Insecticide resistance in sandflies: eliminating kala-azar by 2020

A paper published today in Infectious Diseases of Poverty reviews the existing data on susceptibility of sandflies to insecticides in Bangladesh, India and Nepal and emphasizes the need for determining the susceptility to new insecticides for better preparedness towards goal of elimination of kala-azar.

Vector control using indoor residual spray by insecticide is well-evidenced option for control of vector borne diseases.  Phlebotomus argentipes, sandflies, the vector of visceral leishmaniasis (commonly known as kala-azar), were so sensitive to DDT insecticide that insecticidal spray for malaria vector’s control resulted in reduction of kala-azar as a collateral benefit in India.  Nobody was aware that this sandfly had developed resistance to dichlorodiphenyltrichloroethane (DDT) until the report in 1990 from India.

Since the launch of elimination of kala-azar in India, Bangladesh and Nepal by WHO in 2005, it is prudent to sharpen the tools of intervention for control of sandflies.

Most of the research activities for control of sandflies have piggy-backed malaria control.  However, technically in view of long life cycle and slow progression of kala-azar disease, it is easier to control kala-azar than malaria. Therefore, the decision of selecting an insecticide for spray should be evidence based.

Completely thatched houses or those with mud plastering of only up to 2 feet high are not suitable for spray.

Gentle handling of sandflies during collection from the field and transferring to WHO recommended plastic tubes is very important, otherwise sandflies transferred with force would be injured and it may result in exaggerated results of susceptibility.

Knowledge of the susceptibility of sandflies to insecticide is one thing and getting the desired result of their control in field conditions is another thing.  The surfaces of mud plastered or thatched households where insecticide is sprayed for control of sandflies or even mosquitoes, is not taken into account.

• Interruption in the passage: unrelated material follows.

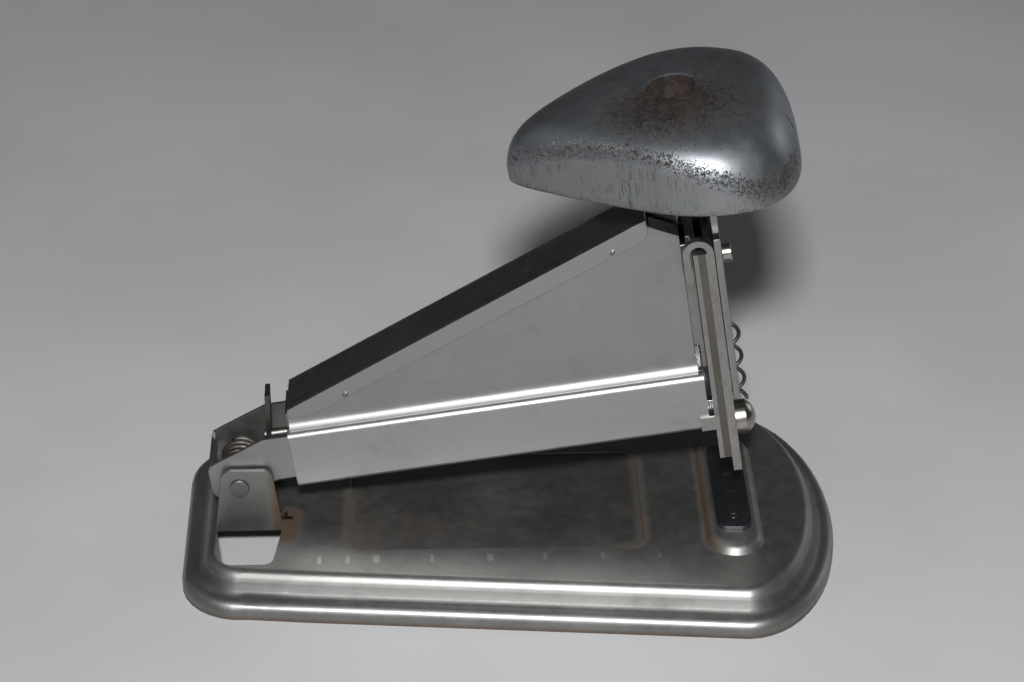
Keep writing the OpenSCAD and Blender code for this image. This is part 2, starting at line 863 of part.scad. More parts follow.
module head_screw() {
    color([0.36, 0.26, 0.20])
    at_arm()
    translate([screw_u, 0, 0])
    difference() {
        union() {
            translate([0, 0, saddle_w + 0.1])
                cylinder(r = screw_r, h = bore_floor + 1 - saddle_w, $fn = 48);
            translate([0, 0, bore_floor + 0.8])
                cylinder(r = 3.9, h = 2.2, $fn = 48);
        }
        translate([-6, -0.5, bore_floor + 2])
            cube([12, 1, 3]);
    }
}

module head_washer() {
    color([0.38, 0.30, 0.25])
    at_arm()
    translate([screw_u, 0, bore_floor])
    difference() {
        cylinder(r = 4.8, h = 0.8, $fn = 48);
        translate([0, 0, -1])
            cylinder(r = screw_r + 0.01, h = 3, $fn = 48);
    }
}

function helix(r, z0, z1, turns, per_turn) =
    [for (i = [0:turns * per_turn])
        let (a = 360 * i / per_turn)
            [r * cos(a), r * sin(a), z0 + (z1 - z0) * i / (turns * per_turn)]];

module return_spring() {
    color([0.36, 0.28, 0.22])
    at_arm()
        translate([coil_u, 0, 0])
            wire(helix(coil_r, seat_low + 0.5, seat_high - 0.5, 3.5, 20), coil_wire_r, [0, 0, 1]);
}

module follower_rod() {
    color([0.55, 0.52, 0.46])
    at_arm()
    union() {
        bar_u(tab_u - 0.6, strip_rear + 3, 0, rod_w, rod_r);
        bar_u(strip_rear + 0.1, strip_rear + 2, 0, rod_w, 2);
    }
}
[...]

The residual efficacy of sprayed insecticide depends on the housing material of walls where insecticide is sprayed. I have seen in high kala-azar endemic areas of the Vaishali district in Bihar that completely thatched houses or those with mud plastering up to 2 feet high are not suitable for spray.  Furthermore, the second round of spray coincides with rainy season therefore the walls of poorly maintained mud houses remain too wet and thus this thwarts the residual efficacy of insecticides.

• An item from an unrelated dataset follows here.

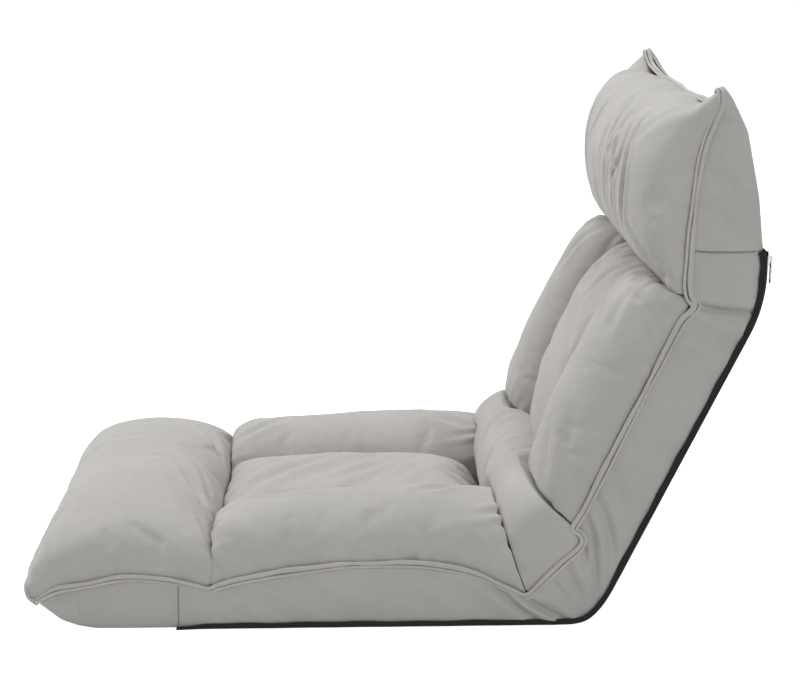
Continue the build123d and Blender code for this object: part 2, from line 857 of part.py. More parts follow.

Timing of spray schedule also matters in effectiveness of IRS. If due to logistic reasons, the second round of spray is delayed, inhabitants mud plaster their houses with mud or white wash after just 15 days of spray.

Structure of houses in a Kala-azar endemic area in India.

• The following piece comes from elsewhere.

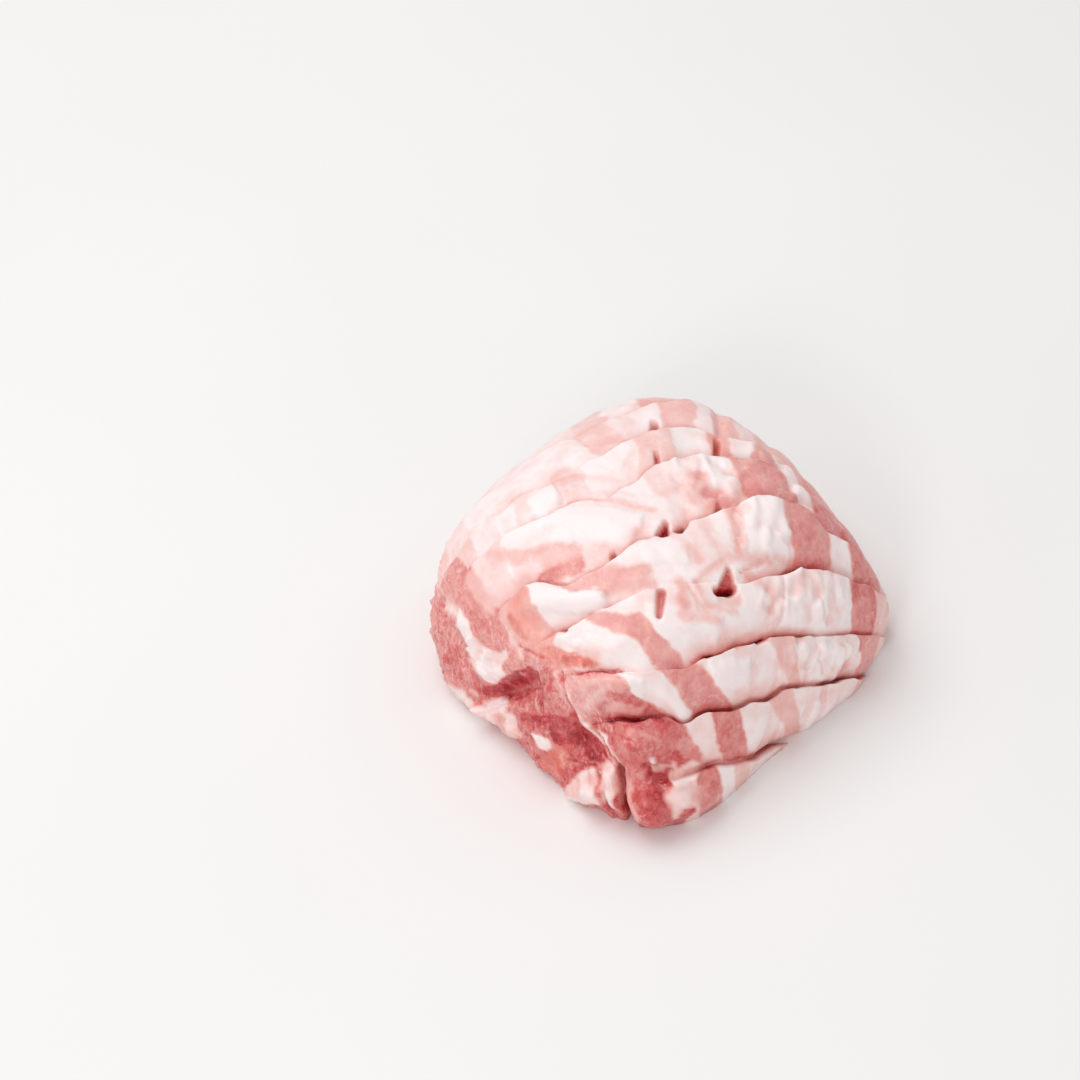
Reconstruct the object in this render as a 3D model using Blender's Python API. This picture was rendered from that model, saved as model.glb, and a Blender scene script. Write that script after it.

In order to achieve the goal of elimination of kala-azar, knowledge of susceptibility status of sandfly species to the insecticide being used for spray is essential. More studies are warranted from Bangladesh in this regard and the bordering areas of India, Bangladesh and Nepal should share their vector control programme strategies for negating the impact of insecticide resistance in sandlfy vectors.

In order to achieve the effectiveness of spray, operational research on impact of housing material on residual efficacy of insecticide, best operational time of spray and educating the community about purpose of spray should be considered for getting optimum results for the elimination of kala-azar by 2020.